Copy only what runs from the line containing "Write the JSON" through the end of the material below, line for line, with both ends included.

** Begin Entries provided **

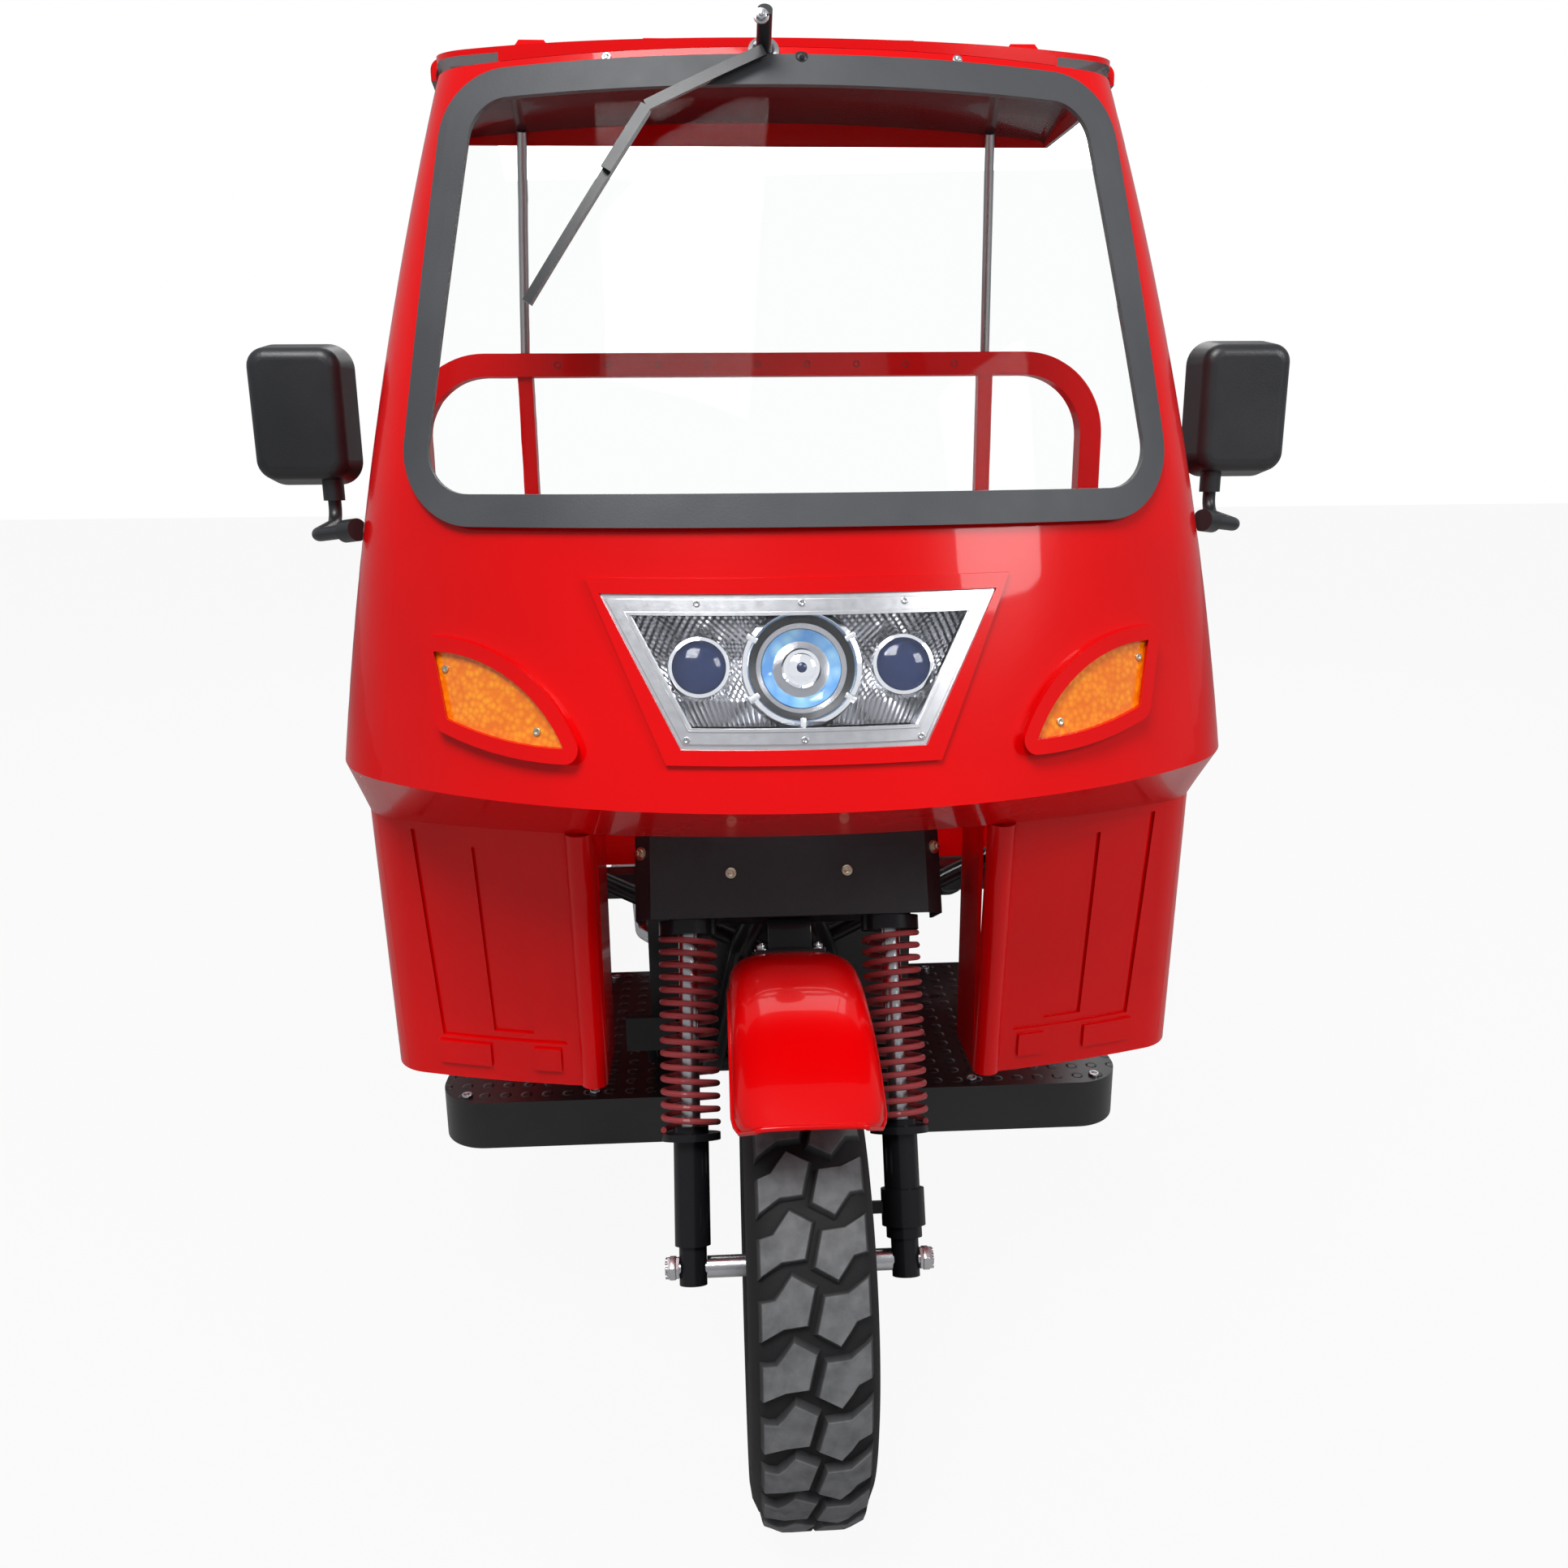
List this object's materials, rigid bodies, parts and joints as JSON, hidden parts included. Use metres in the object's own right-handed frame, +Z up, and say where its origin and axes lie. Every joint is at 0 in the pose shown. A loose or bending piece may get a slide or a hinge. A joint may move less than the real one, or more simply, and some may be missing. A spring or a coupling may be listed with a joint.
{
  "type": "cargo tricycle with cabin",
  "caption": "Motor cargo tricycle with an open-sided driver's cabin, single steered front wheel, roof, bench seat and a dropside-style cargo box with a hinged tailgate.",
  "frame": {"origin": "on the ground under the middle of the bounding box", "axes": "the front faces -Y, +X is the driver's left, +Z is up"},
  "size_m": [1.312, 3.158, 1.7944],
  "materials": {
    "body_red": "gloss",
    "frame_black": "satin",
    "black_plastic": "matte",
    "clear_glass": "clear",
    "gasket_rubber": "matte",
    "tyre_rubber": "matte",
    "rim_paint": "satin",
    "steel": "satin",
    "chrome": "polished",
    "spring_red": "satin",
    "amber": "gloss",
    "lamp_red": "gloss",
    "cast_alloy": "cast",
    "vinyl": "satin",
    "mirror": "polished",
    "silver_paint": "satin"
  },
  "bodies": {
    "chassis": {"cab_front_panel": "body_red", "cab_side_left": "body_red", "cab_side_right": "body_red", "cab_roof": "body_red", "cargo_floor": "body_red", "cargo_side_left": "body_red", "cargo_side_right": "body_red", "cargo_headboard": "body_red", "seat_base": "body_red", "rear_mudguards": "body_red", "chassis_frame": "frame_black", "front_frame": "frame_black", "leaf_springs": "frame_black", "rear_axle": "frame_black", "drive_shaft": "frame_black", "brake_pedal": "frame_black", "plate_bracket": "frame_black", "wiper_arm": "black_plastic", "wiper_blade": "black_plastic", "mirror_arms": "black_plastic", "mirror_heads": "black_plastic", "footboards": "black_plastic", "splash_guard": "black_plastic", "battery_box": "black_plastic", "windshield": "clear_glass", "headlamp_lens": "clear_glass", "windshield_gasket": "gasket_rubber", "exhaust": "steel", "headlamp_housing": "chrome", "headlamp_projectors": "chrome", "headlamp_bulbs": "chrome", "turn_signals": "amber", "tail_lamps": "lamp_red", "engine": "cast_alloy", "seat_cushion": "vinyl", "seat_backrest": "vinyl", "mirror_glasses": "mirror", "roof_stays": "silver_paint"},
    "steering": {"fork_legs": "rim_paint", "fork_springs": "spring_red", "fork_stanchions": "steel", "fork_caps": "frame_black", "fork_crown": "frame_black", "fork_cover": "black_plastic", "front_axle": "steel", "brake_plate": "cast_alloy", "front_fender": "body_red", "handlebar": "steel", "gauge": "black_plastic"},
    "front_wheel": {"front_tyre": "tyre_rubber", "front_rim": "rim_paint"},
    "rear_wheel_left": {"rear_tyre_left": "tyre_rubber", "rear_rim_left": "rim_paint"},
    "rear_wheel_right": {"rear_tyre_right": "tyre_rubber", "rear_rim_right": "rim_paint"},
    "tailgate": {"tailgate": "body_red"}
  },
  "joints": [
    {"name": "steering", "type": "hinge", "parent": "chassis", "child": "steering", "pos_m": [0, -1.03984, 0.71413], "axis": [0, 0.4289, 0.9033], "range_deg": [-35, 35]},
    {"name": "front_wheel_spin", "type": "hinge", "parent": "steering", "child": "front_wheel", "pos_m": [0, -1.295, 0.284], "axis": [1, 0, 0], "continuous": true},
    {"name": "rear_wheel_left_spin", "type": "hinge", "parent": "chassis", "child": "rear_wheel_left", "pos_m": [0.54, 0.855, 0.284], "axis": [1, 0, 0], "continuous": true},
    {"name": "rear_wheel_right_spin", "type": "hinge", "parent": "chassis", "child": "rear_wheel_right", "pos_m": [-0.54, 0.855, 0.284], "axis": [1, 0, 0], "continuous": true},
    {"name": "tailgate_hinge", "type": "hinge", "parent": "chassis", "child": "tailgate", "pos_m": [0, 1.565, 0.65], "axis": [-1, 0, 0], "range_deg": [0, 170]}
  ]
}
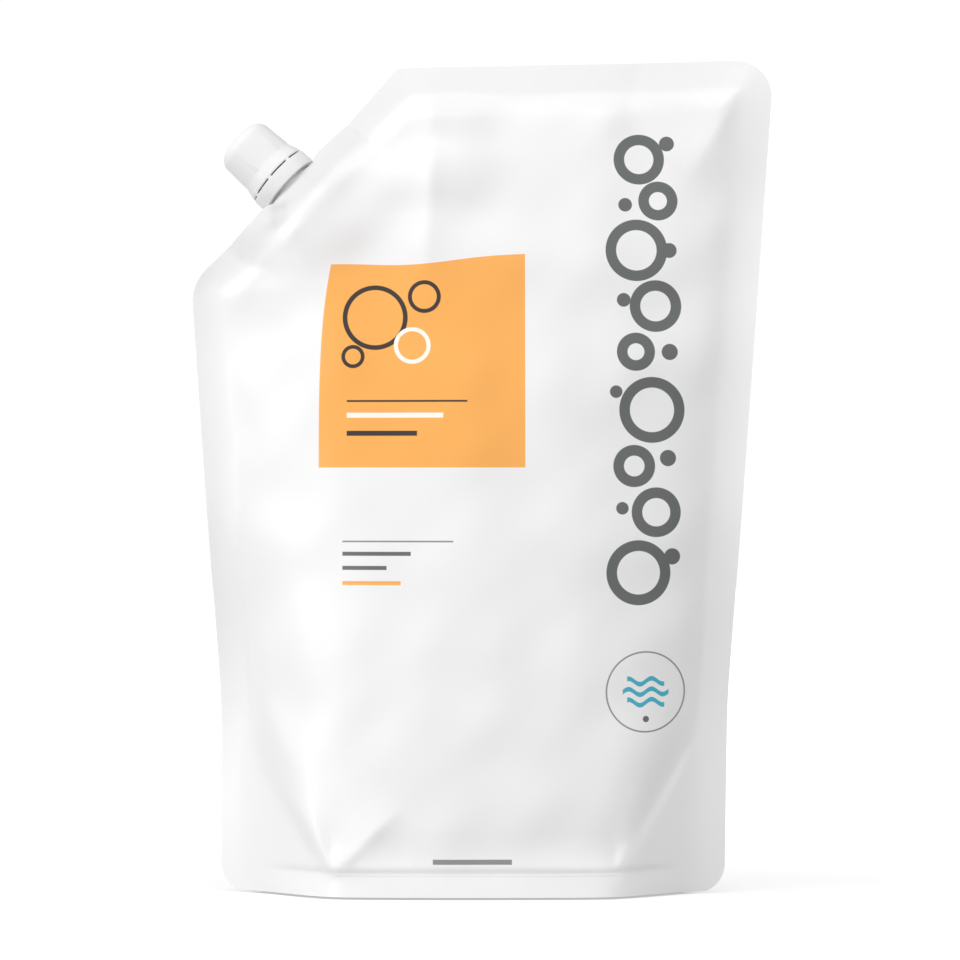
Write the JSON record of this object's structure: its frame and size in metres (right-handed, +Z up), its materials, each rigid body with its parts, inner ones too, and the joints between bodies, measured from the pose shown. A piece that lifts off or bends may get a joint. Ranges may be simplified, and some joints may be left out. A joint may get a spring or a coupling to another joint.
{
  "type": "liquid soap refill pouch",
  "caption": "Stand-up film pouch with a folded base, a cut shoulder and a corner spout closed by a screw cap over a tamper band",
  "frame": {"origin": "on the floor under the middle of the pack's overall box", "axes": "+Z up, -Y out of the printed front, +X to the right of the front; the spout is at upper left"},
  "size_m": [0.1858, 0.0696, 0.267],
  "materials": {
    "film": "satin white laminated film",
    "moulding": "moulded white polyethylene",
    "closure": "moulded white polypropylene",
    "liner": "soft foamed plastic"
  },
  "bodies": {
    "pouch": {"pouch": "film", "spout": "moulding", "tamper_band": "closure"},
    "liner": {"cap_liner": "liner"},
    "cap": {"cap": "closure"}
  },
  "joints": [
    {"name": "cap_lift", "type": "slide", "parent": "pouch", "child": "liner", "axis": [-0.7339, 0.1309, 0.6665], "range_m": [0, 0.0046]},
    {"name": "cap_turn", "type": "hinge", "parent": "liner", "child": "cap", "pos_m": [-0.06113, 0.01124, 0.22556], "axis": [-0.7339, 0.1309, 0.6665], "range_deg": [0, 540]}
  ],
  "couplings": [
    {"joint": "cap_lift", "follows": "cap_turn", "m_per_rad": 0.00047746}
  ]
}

** End Entries provided **

» **Reply**:
Write the JSON record of this object's structure: its frame and size in metres (right-handed, +Z up), its materials, each rigid body with its parts, inner ones too, and the joints between bodies, measured from the pose shown. A piece that lifts off or bends may get a joint. Ranges may be simplified, and some joints may be left out. A joint may get a spring or a coupling to another joint.
{
  "type": "liquid soap refill pouch",
  "caption": "Stand-up film pouch with a folded base, a cut shoulder and a corner spout closed by a screw cap over a tamper band",
  "frame": {"origin": "on the floor under the middle of the pack's overall box", "axes": "+Z up, -Y out of the printed front, +X to the right of the front; the spout is at upper left"},
  "size_m": [0.1858, 0.0696, 0.267],
  "materials": {
    "film": "satin white laminated film",
    "moulding": "moulded white polyethylene",
    "closure": "moulded white polypropylene",
    "liner": "soft foamed plastic"
  },
  "bodies": {
    "pouch": {"pouch": "film", "spout": "moulding", "tamper_band": "closure"},
    "liner": {"cap_liner": "liner"},
    "cap": {"cap": "closure"}
  },
  "joints": [
    {"name": "cap_lift", "type": "slide", "parent": "pouch", "child": "liner", "axis": [-0.7339, 0.1309, 0.6665], "range_m": [0, 0.0046]},
    {"name": "cap_turn", "type": "hinge", "parent": "liner", "child": "cap", "pos_m": [-0.06113, 0.01124, 0.22556], "axis": [-0.7339, 0.1309, 0.6665], "range_deg": [0, 540]}
  ],
  "couplings": [
    {"joint": "cap_lift", "follows": "cap_turn", "m_per_rad": 0.00047746}
  ]
}